The EAT stressed that only the NMWR were relevant to Mr Baxter’s claim for lay-over pay and warned of the danger of tribunals failing to appreciate the differences between the two sets of Regulations. Nevertheless, the EAT thought it plain from the facts that Mr Baxter was not working during his lay-over periods. He was not at his place of work, was performing no tasks and had no responsibilities, even of the contingent kind characteristic of the job of a nightwatchman or a night-sleeper. Regulation 15 of the NMWR deems certain non-work periods as work where the worker is available at or near a place of work for the purpose of doing time work, and is required to be available for such work. Regulation 15 only applies when a worker is not working but is available ‘for the purpose of doing work’. The EAT in the present case noted that the only reason for Mr Baxter’s lay-overs was that he could get to work in the morning. Even if this could be analogous with travelling time – i.e. time which a worker is required to spend getting to the place where he or she will work – that is not treated in the NMWR as time during which the worker is working, but is itself the subject of deeming provisions. Thus, Mr Baxter did not fall within Regulation 15(1) as he did not have to be ‘available’ for anything. His obligation to inform the company of his accommodation’s phone number did not affect this analysis. A phone call would simply change the time at which the lay-over finished and Mr Baxter’s work started, not alter the character of the lay-over itself.

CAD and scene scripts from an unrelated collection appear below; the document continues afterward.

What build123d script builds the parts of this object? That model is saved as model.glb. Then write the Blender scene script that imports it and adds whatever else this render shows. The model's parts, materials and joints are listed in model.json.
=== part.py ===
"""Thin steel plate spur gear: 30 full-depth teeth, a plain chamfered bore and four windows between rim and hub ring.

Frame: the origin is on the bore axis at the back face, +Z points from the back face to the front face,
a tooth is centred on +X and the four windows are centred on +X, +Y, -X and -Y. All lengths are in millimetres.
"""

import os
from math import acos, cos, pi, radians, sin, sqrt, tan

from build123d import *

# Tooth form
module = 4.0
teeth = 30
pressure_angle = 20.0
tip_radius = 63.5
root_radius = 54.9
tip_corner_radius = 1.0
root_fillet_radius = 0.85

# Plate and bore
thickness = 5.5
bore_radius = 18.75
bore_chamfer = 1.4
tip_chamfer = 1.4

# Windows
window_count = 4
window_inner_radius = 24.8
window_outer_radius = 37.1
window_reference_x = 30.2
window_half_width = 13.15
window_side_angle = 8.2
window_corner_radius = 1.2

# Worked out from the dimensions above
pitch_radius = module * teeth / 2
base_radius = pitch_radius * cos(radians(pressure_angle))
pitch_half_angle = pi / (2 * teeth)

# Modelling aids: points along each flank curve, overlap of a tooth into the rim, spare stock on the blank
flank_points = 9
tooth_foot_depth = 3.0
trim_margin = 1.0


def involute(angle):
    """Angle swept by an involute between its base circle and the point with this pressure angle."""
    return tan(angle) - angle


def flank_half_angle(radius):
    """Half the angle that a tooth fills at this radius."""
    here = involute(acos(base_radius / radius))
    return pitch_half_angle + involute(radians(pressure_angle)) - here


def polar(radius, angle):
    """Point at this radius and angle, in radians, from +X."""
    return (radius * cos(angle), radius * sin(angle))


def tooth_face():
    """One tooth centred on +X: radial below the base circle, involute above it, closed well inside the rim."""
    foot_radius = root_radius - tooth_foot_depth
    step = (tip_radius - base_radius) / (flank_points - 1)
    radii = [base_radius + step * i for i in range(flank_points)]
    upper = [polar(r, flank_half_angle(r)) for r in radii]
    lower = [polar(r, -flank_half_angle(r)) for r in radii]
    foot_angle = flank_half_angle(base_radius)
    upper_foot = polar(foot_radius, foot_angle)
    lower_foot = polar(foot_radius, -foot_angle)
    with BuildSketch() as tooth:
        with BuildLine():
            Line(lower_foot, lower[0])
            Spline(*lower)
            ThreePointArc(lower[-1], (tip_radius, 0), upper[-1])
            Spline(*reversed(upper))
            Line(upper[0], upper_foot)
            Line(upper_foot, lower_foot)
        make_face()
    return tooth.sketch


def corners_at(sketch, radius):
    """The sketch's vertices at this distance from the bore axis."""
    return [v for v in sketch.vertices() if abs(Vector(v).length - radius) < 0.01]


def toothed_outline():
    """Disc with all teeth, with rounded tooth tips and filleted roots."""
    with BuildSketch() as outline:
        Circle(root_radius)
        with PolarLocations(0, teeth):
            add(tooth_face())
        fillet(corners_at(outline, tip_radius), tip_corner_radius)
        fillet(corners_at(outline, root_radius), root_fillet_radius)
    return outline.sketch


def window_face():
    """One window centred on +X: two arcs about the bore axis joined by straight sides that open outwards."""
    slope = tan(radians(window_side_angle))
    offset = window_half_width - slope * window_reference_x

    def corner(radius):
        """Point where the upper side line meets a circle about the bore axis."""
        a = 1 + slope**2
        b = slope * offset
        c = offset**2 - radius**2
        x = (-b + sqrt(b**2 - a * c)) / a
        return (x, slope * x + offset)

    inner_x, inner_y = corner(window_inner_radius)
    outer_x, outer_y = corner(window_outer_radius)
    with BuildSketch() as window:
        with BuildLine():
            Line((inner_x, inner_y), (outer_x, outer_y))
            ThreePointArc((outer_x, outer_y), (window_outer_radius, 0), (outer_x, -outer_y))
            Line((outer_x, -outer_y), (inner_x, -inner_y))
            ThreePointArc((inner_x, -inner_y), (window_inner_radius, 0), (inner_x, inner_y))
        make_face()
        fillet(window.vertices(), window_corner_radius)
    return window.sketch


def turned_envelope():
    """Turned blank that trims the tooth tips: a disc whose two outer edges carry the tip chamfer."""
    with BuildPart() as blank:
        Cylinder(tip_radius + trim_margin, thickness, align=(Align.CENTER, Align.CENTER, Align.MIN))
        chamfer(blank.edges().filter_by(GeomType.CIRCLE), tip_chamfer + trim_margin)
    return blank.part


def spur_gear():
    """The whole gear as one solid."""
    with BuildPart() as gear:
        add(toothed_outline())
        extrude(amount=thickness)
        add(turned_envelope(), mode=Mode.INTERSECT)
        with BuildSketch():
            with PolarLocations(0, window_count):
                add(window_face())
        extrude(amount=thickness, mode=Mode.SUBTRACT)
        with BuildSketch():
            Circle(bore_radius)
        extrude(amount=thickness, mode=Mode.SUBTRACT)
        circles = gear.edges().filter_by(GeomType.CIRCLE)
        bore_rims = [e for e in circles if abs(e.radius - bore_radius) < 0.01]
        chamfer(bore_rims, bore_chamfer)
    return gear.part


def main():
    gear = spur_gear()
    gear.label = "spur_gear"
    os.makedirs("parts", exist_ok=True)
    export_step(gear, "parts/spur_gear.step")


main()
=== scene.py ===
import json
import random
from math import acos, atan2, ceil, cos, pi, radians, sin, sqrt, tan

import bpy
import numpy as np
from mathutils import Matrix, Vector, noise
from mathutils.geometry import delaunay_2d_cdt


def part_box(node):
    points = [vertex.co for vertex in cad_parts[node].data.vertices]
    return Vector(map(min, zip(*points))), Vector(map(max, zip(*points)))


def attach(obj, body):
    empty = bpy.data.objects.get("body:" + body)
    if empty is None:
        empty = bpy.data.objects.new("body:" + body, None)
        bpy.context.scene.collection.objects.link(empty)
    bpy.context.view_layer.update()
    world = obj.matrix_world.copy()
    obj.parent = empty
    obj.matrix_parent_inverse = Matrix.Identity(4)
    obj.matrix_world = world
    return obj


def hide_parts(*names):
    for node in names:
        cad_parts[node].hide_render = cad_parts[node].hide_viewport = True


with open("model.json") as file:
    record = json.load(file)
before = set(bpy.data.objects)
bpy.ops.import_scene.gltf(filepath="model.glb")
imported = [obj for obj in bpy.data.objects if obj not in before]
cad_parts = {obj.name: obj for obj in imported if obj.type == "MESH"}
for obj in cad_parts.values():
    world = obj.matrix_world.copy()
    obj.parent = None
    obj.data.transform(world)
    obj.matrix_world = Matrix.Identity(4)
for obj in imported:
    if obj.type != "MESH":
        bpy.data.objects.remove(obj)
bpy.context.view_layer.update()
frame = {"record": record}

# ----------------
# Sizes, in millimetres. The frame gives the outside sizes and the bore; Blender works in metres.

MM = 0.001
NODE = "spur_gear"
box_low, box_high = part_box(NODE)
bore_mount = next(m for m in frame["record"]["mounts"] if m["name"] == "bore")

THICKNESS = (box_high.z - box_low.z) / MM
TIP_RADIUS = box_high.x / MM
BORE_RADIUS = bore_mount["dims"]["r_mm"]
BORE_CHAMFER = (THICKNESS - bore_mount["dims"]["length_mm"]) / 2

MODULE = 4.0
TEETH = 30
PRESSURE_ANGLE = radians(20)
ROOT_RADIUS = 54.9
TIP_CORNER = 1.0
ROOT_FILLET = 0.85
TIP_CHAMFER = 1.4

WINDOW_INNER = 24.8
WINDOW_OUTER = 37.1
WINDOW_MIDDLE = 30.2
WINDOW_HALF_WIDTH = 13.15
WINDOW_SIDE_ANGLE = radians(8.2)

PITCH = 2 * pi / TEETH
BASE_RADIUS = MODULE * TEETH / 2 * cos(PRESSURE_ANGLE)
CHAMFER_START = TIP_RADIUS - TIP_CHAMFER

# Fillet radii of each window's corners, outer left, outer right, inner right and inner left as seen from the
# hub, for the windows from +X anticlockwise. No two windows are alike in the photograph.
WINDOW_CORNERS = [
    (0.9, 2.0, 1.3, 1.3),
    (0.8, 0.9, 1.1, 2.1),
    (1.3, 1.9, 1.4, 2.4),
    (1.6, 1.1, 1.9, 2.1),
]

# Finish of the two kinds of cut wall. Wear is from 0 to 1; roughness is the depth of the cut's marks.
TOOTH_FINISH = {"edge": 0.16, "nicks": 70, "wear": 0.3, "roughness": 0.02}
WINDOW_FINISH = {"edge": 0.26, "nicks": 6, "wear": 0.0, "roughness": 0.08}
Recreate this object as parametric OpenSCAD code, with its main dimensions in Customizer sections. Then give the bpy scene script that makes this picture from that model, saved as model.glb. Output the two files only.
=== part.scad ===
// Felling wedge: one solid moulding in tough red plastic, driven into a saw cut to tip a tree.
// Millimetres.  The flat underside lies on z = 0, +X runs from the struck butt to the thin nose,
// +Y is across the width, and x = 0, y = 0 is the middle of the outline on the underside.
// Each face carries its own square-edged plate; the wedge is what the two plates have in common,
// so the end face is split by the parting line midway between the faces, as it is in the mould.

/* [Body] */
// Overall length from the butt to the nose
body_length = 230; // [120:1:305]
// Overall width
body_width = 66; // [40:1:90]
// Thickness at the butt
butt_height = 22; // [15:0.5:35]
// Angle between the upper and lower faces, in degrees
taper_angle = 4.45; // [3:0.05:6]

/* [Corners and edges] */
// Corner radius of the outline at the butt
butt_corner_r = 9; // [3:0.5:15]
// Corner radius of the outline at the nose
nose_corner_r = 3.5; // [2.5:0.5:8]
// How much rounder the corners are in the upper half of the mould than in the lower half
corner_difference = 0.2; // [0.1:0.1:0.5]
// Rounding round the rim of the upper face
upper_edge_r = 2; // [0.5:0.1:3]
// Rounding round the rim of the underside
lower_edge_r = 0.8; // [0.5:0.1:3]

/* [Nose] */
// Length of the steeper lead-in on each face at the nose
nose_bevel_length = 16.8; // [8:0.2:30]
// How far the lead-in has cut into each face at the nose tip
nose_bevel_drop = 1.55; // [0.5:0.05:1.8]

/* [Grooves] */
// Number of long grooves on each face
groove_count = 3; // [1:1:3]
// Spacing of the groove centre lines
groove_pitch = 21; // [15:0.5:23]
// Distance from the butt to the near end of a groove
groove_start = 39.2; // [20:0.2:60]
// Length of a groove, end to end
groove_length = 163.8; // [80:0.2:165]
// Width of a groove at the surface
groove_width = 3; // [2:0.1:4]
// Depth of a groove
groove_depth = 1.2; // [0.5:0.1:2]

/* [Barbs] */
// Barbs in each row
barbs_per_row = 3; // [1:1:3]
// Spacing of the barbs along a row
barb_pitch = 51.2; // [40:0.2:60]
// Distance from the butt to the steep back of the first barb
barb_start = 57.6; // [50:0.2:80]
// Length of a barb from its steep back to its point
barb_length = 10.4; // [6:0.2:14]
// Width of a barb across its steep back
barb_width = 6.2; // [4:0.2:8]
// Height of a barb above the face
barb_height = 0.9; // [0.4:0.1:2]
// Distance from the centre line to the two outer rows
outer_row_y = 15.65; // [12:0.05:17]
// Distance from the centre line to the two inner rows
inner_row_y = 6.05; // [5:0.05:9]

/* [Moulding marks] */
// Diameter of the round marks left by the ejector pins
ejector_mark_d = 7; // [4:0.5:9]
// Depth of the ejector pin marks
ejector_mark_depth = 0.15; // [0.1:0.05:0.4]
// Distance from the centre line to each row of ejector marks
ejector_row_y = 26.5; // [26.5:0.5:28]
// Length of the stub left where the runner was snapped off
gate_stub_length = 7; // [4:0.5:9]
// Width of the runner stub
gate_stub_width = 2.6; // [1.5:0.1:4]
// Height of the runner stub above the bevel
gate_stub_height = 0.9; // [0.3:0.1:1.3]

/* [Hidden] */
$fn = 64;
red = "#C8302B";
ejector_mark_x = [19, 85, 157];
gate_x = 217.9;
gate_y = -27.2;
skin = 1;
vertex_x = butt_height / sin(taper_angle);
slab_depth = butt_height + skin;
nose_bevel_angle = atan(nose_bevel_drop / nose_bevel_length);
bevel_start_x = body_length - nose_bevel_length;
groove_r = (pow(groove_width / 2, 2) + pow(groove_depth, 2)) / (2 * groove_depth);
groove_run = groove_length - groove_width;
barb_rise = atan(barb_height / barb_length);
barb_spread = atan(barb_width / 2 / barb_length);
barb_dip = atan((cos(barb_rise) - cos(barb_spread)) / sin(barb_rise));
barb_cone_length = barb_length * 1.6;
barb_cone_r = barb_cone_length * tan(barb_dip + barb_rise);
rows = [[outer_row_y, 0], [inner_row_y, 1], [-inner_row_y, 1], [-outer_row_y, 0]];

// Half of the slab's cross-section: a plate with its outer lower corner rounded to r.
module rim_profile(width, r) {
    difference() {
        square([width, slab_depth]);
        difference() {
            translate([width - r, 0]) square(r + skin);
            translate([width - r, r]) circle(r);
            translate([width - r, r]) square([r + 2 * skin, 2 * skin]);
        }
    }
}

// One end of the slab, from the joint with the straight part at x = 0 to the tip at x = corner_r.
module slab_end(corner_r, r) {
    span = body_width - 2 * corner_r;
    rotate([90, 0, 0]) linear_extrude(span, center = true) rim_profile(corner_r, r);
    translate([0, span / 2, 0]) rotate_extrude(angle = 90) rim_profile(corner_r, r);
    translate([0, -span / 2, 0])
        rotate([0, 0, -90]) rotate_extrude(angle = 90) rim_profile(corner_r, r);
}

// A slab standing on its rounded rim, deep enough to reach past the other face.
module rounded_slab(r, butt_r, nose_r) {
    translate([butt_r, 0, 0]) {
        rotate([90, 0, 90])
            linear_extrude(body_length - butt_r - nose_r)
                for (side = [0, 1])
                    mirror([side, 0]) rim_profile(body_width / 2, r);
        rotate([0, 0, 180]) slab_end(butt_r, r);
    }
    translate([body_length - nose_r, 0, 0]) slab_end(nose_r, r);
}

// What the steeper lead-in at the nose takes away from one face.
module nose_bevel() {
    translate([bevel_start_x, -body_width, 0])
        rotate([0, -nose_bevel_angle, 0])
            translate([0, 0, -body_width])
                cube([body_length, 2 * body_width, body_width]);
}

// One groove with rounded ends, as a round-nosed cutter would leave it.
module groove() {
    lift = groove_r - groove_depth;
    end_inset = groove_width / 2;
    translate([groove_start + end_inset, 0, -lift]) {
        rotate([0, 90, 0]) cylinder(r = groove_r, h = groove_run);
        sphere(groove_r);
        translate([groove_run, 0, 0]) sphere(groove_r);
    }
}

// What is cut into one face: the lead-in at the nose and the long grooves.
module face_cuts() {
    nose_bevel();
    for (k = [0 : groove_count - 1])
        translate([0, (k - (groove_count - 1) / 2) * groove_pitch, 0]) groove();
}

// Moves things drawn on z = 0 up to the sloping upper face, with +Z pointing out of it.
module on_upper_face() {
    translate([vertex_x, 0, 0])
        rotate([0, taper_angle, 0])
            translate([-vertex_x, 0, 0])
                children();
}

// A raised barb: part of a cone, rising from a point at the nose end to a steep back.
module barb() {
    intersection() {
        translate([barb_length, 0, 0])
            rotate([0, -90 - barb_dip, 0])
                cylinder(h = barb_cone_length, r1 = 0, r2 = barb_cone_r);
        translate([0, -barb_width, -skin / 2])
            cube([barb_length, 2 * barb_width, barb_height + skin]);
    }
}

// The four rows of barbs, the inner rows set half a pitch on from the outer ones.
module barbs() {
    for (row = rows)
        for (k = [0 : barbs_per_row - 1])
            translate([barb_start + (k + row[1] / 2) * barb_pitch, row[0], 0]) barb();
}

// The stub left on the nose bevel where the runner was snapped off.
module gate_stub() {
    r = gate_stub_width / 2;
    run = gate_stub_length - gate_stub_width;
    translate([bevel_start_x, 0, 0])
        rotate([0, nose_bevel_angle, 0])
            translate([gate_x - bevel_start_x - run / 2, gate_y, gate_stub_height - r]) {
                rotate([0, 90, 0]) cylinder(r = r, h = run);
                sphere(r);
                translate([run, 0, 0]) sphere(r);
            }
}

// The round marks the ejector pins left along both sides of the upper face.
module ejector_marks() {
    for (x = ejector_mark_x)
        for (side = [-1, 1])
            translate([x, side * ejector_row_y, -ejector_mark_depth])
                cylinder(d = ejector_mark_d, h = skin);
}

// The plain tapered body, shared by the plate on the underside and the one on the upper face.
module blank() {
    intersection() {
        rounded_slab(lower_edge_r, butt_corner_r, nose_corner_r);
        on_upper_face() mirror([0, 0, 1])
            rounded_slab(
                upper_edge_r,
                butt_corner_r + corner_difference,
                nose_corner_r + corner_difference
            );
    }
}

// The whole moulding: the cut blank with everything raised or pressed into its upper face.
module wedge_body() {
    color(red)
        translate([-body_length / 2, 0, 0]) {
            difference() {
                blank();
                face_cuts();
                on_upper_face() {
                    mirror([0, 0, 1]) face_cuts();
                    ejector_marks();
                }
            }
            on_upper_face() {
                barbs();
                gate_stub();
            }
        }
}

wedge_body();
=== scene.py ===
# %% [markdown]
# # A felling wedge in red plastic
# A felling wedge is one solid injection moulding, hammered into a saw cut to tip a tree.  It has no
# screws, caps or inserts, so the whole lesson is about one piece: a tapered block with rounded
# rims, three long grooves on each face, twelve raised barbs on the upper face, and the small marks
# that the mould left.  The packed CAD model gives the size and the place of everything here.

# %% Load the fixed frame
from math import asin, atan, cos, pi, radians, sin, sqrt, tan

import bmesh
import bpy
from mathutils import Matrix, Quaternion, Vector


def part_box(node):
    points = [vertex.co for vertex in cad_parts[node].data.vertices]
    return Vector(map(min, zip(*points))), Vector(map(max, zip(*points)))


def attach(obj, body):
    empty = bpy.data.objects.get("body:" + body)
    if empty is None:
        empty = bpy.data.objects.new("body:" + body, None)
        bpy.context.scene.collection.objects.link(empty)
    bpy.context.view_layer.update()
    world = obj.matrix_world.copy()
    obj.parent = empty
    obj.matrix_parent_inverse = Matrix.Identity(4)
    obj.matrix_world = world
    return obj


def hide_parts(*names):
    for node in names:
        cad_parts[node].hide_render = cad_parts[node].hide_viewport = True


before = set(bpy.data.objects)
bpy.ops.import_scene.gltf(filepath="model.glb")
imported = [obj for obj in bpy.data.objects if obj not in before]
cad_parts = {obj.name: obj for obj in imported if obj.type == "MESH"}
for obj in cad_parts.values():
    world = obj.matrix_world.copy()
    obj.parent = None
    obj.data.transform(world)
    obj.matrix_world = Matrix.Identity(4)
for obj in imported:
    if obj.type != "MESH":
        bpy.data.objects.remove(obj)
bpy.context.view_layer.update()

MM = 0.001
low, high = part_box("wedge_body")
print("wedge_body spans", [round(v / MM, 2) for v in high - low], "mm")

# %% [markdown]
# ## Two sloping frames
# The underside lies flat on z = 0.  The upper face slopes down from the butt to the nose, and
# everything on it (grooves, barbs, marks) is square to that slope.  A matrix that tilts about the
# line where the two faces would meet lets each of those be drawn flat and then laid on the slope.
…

Even if it was wrong in this the EAT considered that Mr Baxter would clearly fall within Regulation 15(1A), which provides that where workers are supplied with ‘suitable facilities for sleeping’ they are treated as working only when awake for the purpose of working. It would be up to Mr Baxter how much of any lay-over period he spent asleep; but in so far as he was awake it would not be ‘for the purpose of working’. In any event, given that Mr Baxter’s normal hourly rate was substantially in excess of the minimum wage, bringing in lay-over hours would be unlikely to bring the average below the minimum wage. Furthermore, even if there were occasional dips, there would be a limitation issue in respect of any alleged under-payment which occurred more than three months before the presentation of the claim. The EAT therefore dismissed the appeal.